Most German states today are the result of the break-up of Prussian lands or the mixing of smaller German states (Baden-Württemberg, for example, merged the Grand Duchy of Baden with the Kingdom of Württemberg). Only Bavaria is effectively the same state it was before the Nazi era.
By the way,
bayerisch is not the most different German dialect from standard
hochdeutsch. Lëtzebuergesch, the language spoken in Luxembourg, is further removed, as are
plattdeutsch dialects like
friesisch and Dutch, which are so different they are considered separate languages from German.
Actually, most of the
plattdeutsch dialects of north Germany are not mutually intelligible with
hochdeutsch, but unlike the south, most have given way to
hochdeutsch. The dialects are still spoken in villages, but in the major north German cities like Hamburg, Bremen and Berlin, standard
hochdeutsch is spoken. Among working class folk in places like Cologne, though, local dialects can still be heard (
Kölsch is not just the local beer, but also the local language).
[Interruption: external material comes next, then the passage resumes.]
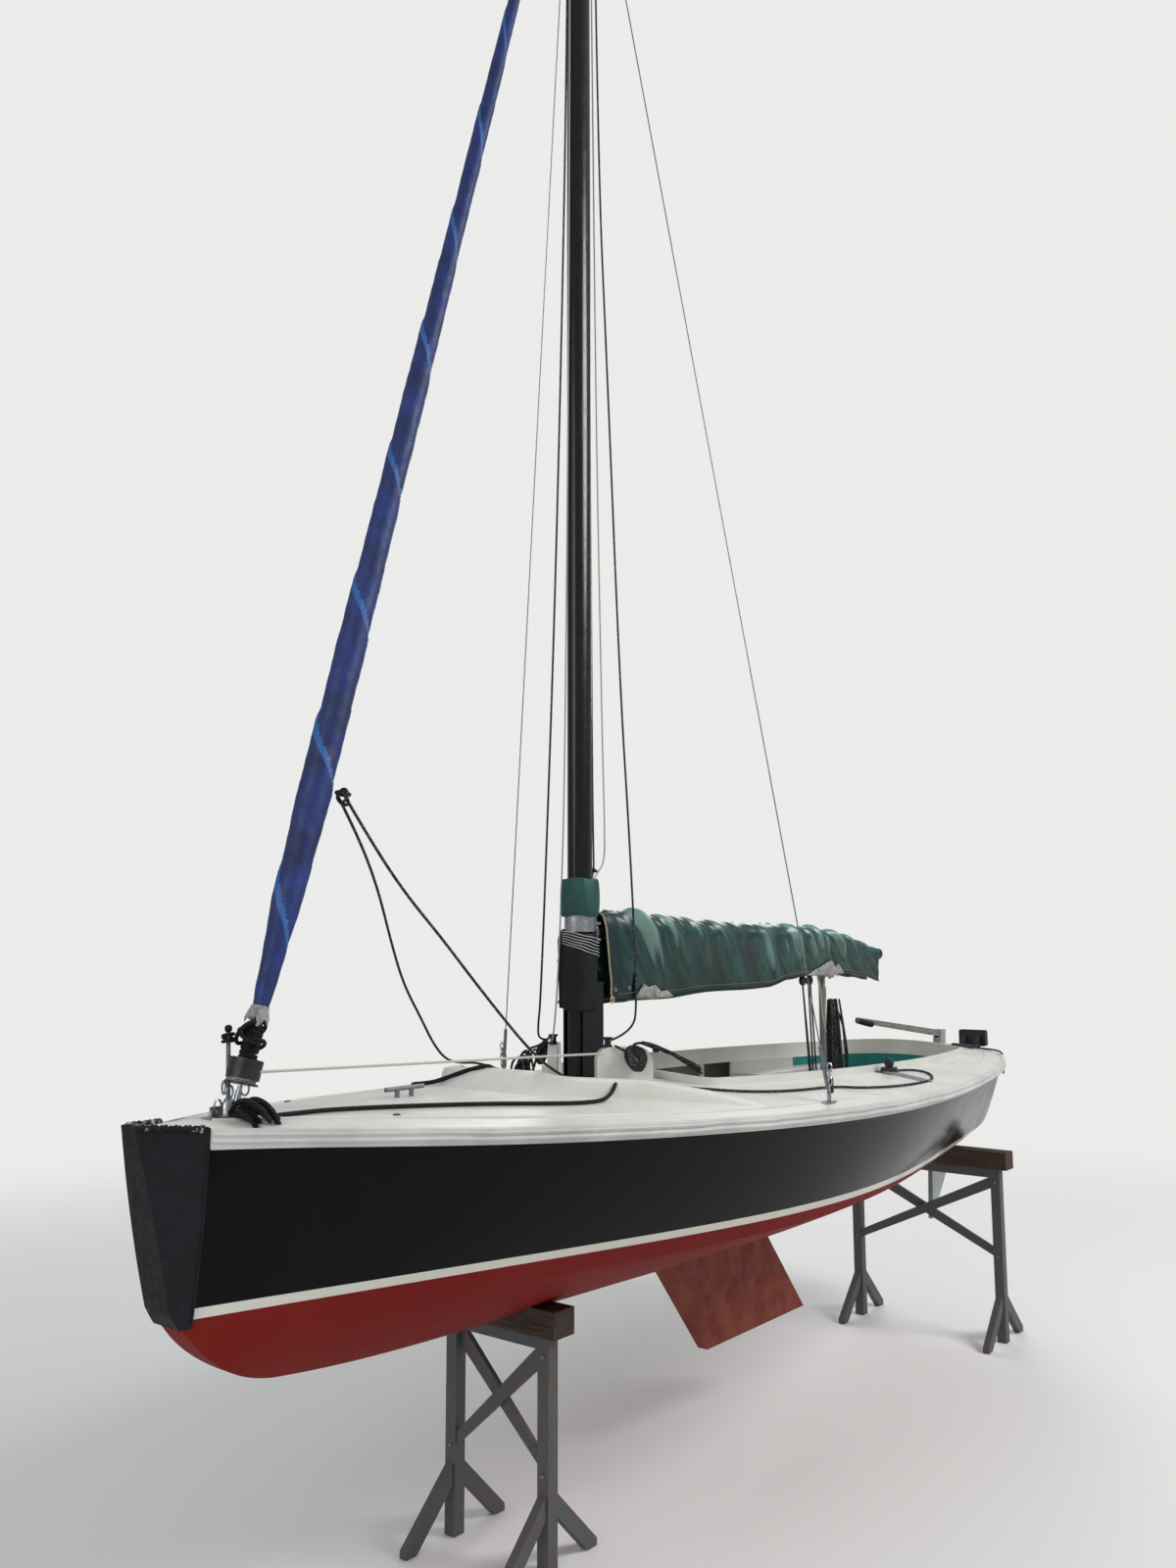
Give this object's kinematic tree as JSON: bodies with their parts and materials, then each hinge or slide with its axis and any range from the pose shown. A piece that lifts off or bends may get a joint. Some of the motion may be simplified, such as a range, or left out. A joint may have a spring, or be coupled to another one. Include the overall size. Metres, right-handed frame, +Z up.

Swiss German, also known as Schwyzerdütsch, is an Alemannic (
alemannisch) dialect and is also further removed from High German than
bayerisch.
Also,
bayerisch is the dialect of Munich, much of Austria, and the Alpenvorland, including places I'm sure you're familiar with like O'gau, Garmisch and Bad Tölz, but other parts of Bavaria speak different dialects. In the area between Nuremberg and Würzburg, Franconian (
fränkisch) is spoken. Swabian (or
schwäbisch), the main dialect of Württemberg, reaches as far as Augsburg. Swabian is the "hick" dialect of Germany, and Swabians are routinely the butt of jokes for their thick nasal accents and pig-farming. Field Marshal Erwin Rommel was a Swabian, and was known for his thick accent.